The "hiken" part is tricky. The kanji are "secret" and "sword," but together they refer to exotic or advanced forms of swordplay. So we think the "hiken" is supposed to indicate that the Kakuremaru is a particularly high-quality sword, that can be used to execute advanced techniques. We've handled this by translating hiken as "blade," and treating it as a sort of epithet or title for the sword ("The Blade, Kakuremaru").
[17:38.12] Ninpo Basketball
I'm sure you're wondering "Why is Kappa calling it a basketball when he's clearly kicking it like a soccer ball?" We've checked and checked this, but that does appear to be what Kappa is saying. Maybe one of the writers got a bit confused?

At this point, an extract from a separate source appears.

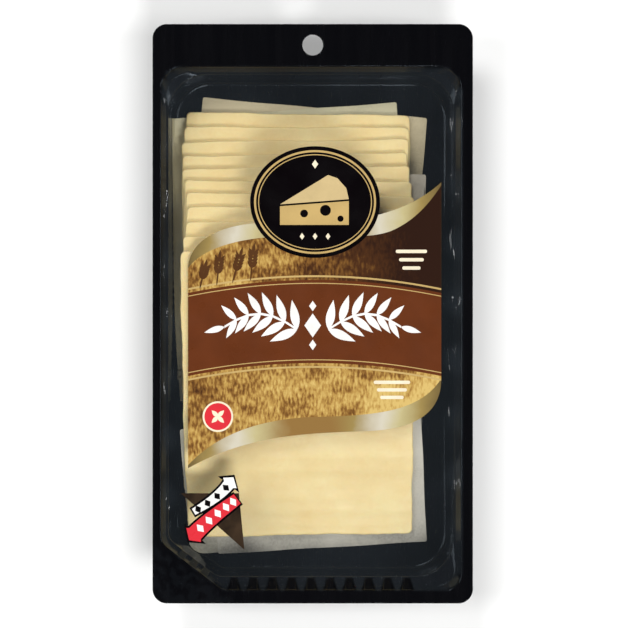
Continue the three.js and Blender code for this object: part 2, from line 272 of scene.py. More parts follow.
def rounded_loop(corners, radii, edge_steps, ribs=None, arc_steps=14):
    """A closed loop with rounded corners, and for each point the number of its edge, or -1 on an arc.

    The points of an edge with ribs stand at the same places in all loops, whatever the edge's length.
    """
    arcs = []
    for i, corner in enumerate(corners):
        inward = (corners[i - 1] - corner).normalized()
        onward = (corners[(i + 1) % len(corners)] - corner).normalized()
        half = inward.angle(onward) / 2
        centre = corner + (inward + onward).normalized() * (radii[i] / math.sin(half))
        reach = radii[i] / math.tan(half)
        arcs.append((centre, corner + inward * reach, corner + onward * reach))
    points = []
    edges = []
    for i, (centre, start, end) in enumerate(arcs):
        first = math.atan2(start.y - centre.y, start.x - centre.x)
        last = math.atan2(end.y - centre.y, end.x - centre.x)
        if last < first:
            last += 2 * math.pi
        for angle in np.linspace(first, last, arc_steps + 1):
            points.append((centre.x + radii[i] * math.cos(angle), centre.y + radii[i] * math.sin(angle)))
            edges.append(-1)
        span = arcs[(i + 1) % len(arcs)][1] - end
        places = np.linspace(0, span.length, edge_steps[i] + 1)[1:-1]
        if ribs and i in ribs:
            reach = ribs[i]["reach"]
            places = (ribs[i]["at"] - end).dot(span.normalized()) + np.linspace(-reach, reach, edge_steps[i])
        for place in places:
            points.append(tuple(end + span.normalized() * place))
            edges.append(i)
    return np.array(points), np.array(edges)


def rounded_rectangle(width, length, radius, steps=12):
    corners = [Vector((x * width / 2, y * length / 2)) for x, y in ((1, -1), (1, 1), (-1, 1), (-1, -1))]
    return rounded_loop(corners, [radius] * 4, [steps] * 4)[0]


def cavity_loop(side, foot, corner_r, foot_r=None, chamfer=None, is_ribbed=False, skin=0):
    """The cavity's outline where it stands in from the mouth by side, foot and chamfer."""
    chamfer = side if chamfer is None else chamfer
    foot_r = corner_r if foot_r is None else foot_r
    left = -PACK_W / 2 + RIM_LEFT
    low = -PACK_L / 2 + RIM_FOOT
    right = PACK_W / 2 - RIM_RIGHT - side
    high = PACK_L / 2 - TAB_L - side
    chamfer_length = math.hypot(CHAMFER_W, CHAMFER_L)
    nx = CHAMFER_L / chamfer_length
    ny = CHAMFER_W / chamfer_length
    chamfer_high = low + CHAMFER_L + (chamfer - side * nx) / ny
    chamfer_right = left + (chamfer - (foot - CHAMFER_L) * ny) / nx
    places = [(right, low + foot), (right, high), (left + side, high)]
    places += [(left + side, chamfer_high), (chamfer_right, low + foot)]
    corners = [Vector(place) for place in places]
    radii = [foot_r, corner_r, corner_r, CHAMFER_CORNER_R, CHAMFER_CORNER_R]
    points, edges = rounded_loop(corners, radii, EDGE_STEPS, RIBS)
    if is_ribbed:
        for edge, ribs in RIBS.items():
            along = (corners[(edge + 1) % len(corners)] - corners[edge]).normalized()
            on_edge = edges == edge
            reach = (points[on_edge] - ribs["at"]) @ along
            middle = (ribs["count"] - 1) / 2
            nearest = np.clip(np.round(reach / ribs["pitch"] + middle), 0, ribs["count"] - 1)
            distance = np.abs(reach - (nearest - middle) * ribs["pitch"])
            rise = ribs["rise"] * smooth((RIB_W / 2 - skin + RIB_FLANK_W - distance) / RIB_FLANK_W)
            points[on_edge] += rise[:, None] * np.array((-along.y, along.x))
    return points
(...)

Dororon is a more forceful version of the doron sound effect that the Doron Changer is named after. The repetition is basically just for singing along with the song.
Makibishi is the Japanese term for what are called caltrops or spikes in English. They're small bits of sharpened metal you scatter on the ground to frustrate pursuers. This is usually something we'd translate, but the way it's used in the song made us think that what the word meant was far less important than how it sounded when you were singing along.